Akomfrah’s majestical practice is one I describe as good vision, a compliment that I reserve for those who can bear the weight that it carries to see well. However, Akomfrah doesn't simply provoke us to see or witness; he asks us to listen. These acts are not unrelated, but a symphony, that when at its crescendo, is a force of activism unparalleled. An artist of his caliber only leads me to my own wandering visions. He prompts the question, what does it mean to be of the land, by the land, and for the land. Land as a place, a body, an object, a memory, and an action.

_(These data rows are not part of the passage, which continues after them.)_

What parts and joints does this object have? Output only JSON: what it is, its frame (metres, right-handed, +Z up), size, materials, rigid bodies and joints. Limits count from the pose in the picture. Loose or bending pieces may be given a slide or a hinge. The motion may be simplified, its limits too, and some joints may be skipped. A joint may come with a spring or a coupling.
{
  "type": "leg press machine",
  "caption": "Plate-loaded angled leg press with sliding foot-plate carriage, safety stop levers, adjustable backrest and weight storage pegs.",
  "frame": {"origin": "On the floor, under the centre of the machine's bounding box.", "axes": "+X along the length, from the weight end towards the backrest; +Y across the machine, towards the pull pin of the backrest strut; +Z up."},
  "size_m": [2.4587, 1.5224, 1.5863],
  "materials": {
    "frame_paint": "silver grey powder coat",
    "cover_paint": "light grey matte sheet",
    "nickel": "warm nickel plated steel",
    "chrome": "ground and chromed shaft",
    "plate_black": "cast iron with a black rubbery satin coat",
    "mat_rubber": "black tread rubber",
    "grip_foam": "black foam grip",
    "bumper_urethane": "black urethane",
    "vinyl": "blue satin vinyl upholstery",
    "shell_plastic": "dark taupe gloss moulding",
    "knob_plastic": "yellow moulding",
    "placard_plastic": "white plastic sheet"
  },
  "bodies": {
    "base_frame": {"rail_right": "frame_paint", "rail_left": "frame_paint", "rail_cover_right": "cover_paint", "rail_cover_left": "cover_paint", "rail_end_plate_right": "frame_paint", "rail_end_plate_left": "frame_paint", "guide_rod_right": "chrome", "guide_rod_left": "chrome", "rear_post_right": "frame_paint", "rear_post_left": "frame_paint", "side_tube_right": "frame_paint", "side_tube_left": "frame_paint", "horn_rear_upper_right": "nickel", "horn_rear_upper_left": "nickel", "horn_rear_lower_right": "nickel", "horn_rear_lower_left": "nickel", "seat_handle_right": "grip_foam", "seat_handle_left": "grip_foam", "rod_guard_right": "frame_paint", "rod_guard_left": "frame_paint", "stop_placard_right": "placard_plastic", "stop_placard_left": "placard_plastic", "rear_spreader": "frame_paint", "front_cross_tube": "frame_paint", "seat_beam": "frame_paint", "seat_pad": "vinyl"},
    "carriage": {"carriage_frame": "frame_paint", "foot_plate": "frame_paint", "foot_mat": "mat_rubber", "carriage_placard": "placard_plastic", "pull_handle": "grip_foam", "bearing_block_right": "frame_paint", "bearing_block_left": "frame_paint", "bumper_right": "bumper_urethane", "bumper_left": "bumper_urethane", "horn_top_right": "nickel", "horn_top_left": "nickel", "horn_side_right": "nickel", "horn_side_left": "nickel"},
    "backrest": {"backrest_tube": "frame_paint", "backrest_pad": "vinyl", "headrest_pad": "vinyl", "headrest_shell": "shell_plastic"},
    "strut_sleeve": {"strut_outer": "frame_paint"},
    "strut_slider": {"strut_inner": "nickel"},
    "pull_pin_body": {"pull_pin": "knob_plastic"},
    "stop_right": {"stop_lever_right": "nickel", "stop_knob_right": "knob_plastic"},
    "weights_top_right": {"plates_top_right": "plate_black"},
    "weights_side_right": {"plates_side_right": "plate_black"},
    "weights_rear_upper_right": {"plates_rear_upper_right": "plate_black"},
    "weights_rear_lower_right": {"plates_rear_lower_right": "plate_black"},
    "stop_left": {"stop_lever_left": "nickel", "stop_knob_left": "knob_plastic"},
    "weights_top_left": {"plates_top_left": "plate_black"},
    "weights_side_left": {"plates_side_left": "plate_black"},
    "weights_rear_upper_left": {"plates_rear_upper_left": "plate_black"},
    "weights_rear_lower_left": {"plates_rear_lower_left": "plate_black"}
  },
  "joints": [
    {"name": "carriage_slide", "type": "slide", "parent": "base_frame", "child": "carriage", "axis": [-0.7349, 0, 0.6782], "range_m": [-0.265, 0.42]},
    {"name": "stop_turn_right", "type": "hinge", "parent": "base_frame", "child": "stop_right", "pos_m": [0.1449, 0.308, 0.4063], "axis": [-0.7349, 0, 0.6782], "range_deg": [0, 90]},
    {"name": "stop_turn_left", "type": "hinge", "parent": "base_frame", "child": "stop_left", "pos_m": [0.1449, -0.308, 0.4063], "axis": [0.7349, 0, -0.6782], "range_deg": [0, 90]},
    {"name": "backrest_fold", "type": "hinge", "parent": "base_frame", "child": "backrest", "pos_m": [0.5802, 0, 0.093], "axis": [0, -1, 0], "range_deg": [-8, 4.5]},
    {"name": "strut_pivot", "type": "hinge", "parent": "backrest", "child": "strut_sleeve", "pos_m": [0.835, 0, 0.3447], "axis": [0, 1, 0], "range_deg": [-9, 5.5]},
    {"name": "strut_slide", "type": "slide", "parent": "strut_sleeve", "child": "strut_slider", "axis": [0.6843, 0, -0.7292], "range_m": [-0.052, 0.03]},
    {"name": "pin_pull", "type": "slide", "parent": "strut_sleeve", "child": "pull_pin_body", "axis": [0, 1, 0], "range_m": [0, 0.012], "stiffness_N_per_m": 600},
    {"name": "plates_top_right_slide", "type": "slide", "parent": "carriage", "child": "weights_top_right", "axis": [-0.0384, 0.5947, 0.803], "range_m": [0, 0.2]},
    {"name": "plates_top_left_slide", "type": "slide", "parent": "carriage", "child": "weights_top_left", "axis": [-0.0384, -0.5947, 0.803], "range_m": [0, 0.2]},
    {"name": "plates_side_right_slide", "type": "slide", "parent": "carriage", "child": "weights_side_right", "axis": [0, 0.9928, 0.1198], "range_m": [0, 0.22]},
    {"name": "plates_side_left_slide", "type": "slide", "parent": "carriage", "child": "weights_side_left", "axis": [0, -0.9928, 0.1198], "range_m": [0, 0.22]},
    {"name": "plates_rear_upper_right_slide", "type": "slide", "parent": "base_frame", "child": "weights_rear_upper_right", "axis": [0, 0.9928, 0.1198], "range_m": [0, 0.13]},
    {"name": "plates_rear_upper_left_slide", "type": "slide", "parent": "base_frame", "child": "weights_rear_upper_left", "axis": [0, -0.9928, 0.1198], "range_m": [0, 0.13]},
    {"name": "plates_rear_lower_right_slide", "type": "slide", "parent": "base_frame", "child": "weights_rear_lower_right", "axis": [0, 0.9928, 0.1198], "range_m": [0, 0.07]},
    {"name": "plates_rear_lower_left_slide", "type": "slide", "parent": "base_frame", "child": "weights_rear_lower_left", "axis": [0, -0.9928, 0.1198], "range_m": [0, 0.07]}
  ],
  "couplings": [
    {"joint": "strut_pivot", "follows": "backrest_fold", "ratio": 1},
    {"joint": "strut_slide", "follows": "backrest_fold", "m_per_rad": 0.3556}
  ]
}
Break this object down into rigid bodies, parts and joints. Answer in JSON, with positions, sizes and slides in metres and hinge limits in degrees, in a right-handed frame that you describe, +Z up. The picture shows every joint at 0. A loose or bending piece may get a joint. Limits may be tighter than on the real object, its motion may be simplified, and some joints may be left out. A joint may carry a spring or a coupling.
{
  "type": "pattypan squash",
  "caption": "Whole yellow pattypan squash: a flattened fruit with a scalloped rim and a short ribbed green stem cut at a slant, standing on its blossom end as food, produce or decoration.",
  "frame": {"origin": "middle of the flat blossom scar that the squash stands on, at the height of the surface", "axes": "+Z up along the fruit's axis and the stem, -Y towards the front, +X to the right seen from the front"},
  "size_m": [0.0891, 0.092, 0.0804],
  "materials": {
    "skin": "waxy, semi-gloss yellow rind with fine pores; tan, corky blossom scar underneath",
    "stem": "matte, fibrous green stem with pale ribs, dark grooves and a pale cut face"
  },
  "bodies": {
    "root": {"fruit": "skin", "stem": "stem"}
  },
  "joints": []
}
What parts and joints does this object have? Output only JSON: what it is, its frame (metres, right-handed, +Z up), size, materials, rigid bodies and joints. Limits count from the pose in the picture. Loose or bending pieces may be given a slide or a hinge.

Remembering our relationship to, sensation upon, location within land, and its relevance to our identity is necessary for our knowing and understanding of the stories we are told through, oral and visual traditions. Landing signifies a mental migration to and from temporal geographies of the mind, body, and soul that is life in past, present, and often futures we haven’t yet met, but envision in our hyper/hypo consciousness. Akomfrah affirms why we must make pictures, capture images, and communicate visual canons that access the land/lands/landings that remember and identify creation in all its forms fixed and fabulating to inquire with ourselves and our creator in light of systemic rupture, climate change, and history making because it is the water that heals, cleanses, and fuels us to continue the eternal migration of the land that is life. 

If you won’t see Listening All Night To The Rain before it closes at Thyssen-Bornemisza Museo Nacional February 8th you can experience it in North America where it will travel to Lisson Gallery in New York on view from February 11th to April 11th 2026.

Works Cited

John Akomfrah. Listening All Night To The Rain: Digital exhibition guide.” Museo Thyssen-Bornemisza, Museo Nacional Thyssen-Bornemisza, Madrid, online booklet, https://www.museothyssen.org/en/exhibitions/john-akomfrah-listening-all-night-rain/booklet. Accessed 22 January 2026.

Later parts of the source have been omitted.